:: Given instruction ::
Only the lines starting at the one with "obj.parent = empty" and ending at the one with "CAMERA_NEAR = 0.01" should be copied, exactly and with both ends kept.

:: Collected material ::
>> begin
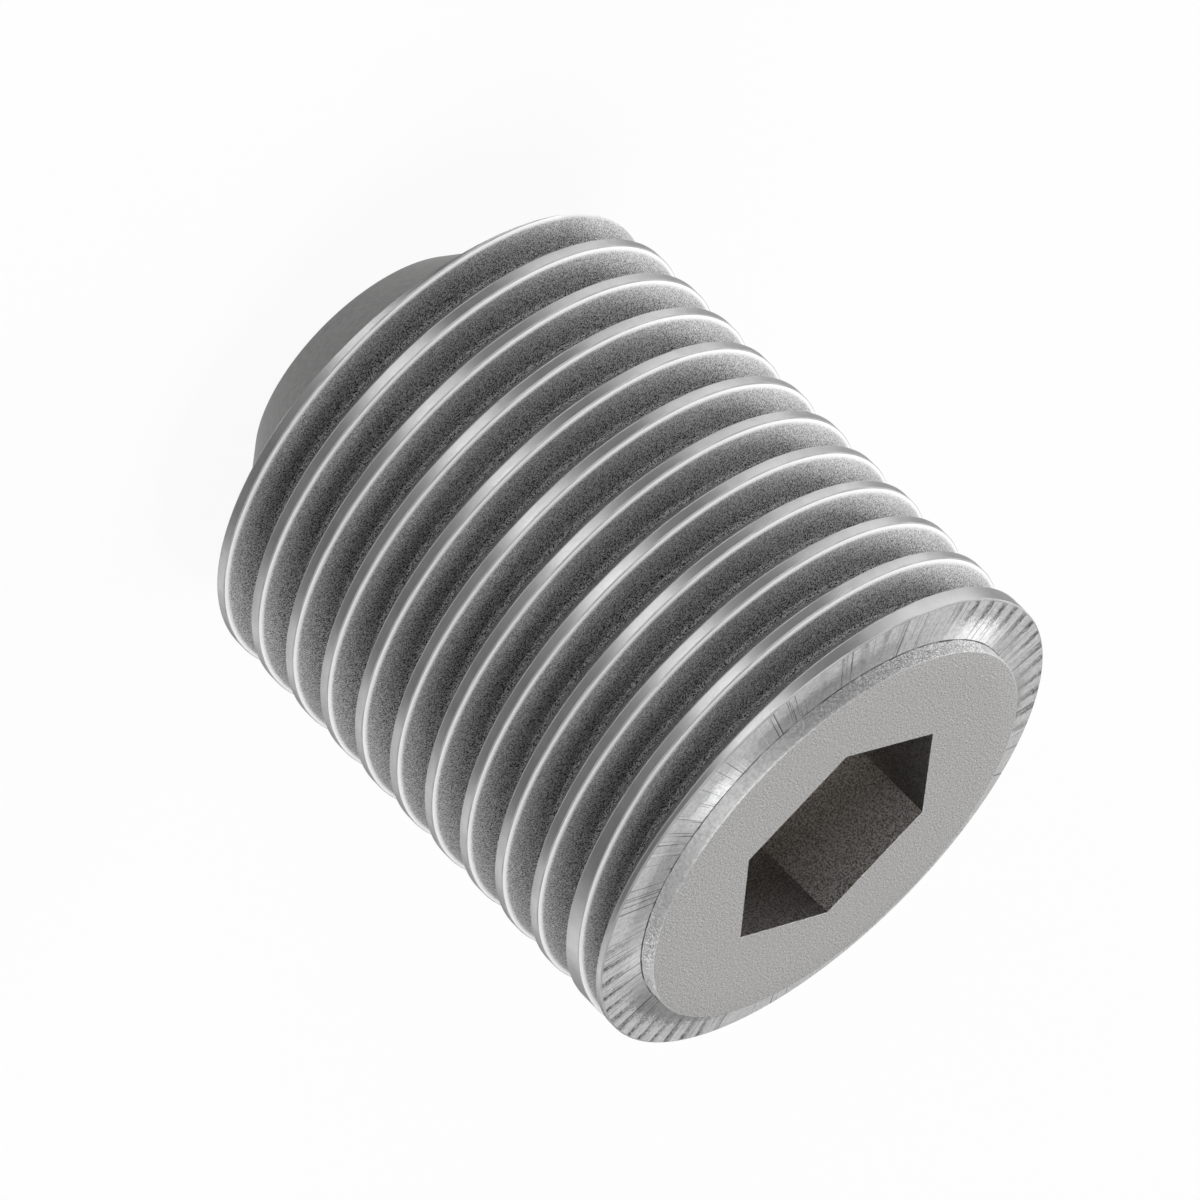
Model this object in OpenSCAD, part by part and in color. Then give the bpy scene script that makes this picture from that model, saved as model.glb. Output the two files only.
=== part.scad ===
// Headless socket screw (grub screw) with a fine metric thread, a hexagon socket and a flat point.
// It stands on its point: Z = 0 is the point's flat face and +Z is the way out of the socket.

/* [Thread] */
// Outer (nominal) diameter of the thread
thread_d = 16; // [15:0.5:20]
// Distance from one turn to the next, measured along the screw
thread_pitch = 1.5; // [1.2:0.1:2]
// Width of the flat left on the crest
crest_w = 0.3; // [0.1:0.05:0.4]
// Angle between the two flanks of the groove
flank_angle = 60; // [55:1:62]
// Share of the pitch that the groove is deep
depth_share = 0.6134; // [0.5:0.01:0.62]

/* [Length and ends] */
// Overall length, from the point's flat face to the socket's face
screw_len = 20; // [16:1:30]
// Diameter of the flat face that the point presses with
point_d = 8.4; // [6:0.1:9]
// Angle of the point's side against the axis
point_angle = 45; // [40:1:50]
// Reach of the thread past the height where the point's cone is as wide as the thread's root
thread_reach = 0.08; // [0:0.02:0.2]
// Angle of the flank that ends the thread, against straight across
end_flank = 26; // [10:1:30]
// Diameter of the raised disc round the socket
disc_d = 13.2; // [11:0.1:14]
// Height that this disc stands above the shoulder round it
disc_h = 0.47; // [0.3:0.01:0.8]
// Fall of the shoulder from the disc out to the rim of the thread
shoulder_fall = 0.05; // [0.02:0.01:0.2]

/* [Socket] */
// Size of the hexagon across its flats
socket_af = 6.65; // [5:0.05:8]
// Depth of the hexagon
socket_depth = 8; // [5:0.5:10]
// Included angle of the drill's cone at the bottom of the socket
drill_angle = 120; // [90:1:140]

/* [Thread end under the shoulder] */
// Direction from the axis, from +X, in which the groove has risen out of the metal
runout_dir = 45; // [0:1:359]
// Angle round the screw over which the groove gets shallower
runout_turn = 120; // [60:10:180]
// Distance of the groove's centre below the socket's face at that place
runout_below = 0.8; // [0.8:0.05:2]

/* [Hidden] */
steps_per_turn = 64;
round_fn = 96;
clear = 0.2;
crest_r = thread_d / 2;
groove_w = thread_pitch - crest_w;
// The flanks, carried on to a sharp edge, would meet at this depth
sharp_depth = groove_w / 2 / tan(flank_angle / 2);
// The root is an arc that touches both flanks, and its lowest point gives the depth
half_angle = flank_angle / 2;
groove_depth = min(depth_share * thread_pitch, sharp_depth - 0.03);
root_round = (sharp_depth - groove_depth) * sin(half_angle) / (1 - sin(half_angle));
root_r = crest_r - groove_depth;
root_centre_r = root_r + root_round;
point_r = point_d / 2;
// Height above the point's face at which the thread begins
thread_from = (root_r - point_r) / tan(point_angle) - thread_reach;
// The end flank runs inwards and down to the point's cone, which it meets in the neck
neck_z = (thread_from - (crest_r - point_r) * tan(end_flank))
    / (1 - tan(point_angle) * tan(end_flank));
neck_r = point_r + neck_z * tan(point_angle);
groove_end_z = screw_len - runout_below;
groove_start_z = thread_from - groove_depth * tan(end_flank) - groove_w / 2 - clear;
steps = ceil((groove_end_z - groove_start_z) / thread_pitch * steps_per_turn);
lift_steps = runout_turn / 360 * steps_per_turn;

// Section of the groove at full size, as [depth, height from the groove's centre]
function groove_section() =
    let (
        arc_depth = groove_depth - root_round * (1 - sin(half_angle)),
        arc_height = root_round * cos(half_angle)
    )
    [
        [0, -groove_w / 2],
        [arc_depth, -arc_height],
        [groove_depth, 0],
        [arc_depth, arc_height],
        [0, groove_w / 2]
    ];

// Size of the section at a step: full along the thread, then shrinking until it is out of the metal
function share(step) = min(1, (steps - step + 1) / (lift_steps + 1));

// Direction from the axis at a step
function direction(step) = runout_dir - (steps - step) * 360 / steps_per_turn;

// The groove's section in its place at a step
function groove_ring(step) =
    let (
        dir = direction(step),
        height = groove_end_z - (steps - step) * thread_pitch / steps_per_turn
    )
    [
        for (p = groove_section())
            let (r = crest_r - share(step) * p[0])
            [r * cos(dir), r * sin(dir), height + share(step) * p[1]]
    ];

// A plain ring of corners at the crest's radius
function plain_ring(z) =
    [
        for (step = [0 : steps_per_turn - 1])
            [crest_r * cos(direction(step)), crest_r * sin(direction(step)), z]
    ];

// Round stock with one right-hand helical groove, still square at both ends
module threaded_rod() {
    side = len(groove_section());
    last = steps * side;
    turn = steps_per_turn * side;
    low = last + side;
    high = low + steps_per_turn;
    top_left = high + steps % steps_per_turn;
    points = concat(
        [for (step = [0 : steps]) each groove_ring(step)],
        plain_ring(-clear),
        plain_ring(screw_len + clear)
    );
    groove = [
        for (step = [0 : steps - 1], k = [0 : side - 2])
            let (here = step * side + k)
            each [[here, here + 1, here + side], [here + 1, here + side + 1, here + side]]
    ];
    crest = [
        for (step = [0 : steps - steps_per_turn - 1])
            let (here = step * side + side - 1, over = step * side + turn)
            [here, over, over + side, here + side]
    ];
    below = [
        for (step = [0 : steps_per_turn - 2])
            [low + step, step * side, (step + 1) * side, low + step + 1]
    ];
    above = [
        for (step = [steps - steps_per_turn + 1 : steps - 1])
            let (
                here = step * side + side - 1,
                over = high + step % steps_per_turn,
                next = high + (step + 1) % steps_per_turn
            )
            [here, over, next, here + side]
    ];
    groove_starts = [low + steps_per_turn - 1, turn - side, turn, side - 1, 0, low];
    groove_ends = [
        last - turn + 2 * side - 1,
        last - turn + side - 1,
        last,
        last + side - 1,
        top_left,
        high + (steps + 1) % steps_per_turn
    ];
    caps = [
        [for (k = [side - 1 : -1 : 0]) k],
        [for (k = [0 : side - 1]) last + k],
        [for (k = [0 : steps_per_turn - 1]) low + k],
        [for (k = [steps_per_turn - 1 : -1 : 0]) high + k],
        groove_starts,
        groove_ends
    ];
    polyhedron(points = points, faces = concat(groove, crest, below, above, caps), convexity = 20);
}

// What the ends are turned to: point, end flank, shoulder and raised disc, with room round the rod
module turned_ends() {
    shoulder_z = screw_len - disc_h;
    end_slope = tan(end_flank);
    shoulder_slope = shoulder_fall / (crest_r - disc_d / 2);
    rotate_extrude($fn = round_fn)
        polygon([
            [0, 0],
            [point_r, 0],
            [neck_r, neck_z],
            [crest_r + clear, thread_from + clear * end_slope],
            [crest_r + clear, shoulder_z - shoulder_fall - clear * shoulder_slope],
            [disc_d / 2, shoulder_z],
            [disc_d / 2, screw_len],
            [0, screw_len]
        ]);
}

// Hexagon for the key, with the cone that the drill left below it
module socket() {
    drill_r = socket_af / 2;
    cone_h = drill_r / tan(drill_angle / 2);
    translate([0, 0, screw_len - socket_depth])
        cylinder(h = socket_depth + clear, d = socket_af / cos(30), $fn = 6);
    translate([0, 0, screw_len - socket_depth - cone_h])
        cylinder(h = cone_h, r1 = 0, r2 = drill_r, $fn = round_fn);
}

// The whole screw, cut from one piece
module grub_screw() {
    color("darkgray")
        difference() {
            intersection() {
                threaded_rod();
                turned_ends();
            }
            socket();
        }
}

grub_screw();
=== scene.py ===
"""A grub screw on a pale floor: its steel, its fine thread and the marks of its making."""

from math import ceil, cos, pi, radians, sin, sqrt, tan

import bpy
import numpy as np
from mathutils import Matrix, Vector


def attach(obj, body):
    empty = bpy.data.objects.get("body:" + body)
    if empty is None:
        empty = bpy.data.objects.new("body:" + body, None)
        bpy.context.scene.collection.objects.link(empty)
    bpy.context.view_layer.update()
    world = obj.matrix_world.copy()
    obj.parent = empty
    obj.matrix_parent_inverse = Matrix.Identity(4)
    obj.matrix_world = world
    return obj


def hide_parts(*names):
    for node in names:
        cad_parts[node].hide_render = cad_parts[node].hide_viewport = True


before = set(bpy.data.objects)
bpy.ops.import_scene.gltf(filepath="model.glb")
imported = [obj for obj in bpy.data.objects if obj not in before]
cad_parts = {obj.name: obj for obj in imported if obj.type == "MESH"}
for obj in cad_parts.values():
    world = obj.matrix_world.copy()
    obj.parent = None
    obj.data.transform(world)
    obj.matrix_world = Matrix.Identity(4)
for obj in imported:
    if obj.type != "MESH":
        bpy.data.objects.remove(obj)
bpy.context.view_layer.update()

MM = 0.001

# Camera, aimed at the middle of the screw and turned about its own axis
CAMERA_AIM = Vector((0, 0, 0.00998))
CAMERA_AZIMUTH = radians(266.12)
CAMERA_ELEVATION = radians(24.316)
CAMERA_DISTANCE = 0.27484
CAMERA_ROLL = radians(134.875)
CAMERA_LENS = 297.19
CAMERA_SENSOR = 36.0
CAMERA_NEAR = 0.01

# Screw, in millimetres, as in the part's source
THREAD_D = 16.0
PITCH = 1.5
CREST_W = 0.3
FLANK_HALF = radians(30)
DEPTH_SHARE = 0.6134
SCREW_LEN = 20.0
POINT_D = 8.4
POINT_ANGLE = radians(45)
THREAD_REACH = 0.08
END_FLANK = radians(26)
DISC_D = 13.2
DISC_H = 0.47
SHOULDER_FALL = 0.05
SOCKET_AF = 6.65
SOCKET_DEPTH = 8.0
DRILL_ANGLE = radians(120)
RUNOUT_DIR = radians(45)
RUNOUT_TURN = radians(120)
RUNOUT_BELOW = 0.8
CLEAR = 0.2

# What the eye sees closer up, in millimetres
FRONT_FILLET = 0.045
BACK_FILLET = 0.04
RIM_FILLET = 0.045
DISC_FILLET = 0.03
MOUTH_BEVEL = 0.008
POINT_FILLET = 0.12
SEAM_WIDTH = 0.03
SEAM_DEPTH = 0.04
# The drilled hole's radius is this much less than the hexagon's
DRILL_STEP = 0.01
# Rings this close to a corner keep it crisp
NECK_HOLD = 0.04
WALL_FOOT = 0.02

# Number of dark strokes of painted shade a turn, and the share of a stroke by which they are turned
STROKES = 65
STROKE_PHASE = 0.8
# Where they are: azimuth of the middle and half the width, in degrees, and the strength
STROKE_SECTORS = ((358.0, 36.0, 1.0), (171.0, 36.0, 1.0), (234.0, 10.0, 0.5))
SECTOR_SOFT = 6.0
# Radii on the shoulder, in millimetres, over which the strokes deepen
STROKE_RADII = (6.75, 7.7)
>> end
:: Complete output ::
    obj.parent = empty
    obj.matrix_parent_inverse = Matrix.Identity(4)
    obj.matrix_world = world
    return obj


def hide_parts(*names):
    for node in names:
        cad_parts[node].hide_render = cad_parts[node].hide_viewport = True


before = set(bpy.data.objects)
bpy.ops.import_scene.gltf(filepath="model.glb")
imported = [obj for obj in bpy.data.objects if obj not in before]
cad_parts = {obj.name: obj for obj in imported if obj.type == "MESH"}
for obj in cad_parts.values():
    world = obj.matrix_world.copy()
    obj.parent = None
    obj.data.transform(world)
    obj.matrix_world = Matrix.Identity(4)
for obj in imported:
    if obj.type != "MESH":
        bpy.data.objects.remove(obj)
bpy.context.view_layer.update()

MM = 0.001

# Camera, aimed at the middle of the screw and turned about its own axis
CAMERA_AIM = Vector((0, 0, 0.00998))
CAMERA_AZIMUTH = radians(266.12)
CAMERA_ELEVATION = radians(24.316)
CAMERA_DISTANCE = 0.27484
CAMERA_ROLL = radians(134.875)
CAMERA_LENS = 297.19
CAMERA_SENSOR = 36.0
CAMERA_NEAR = 0.01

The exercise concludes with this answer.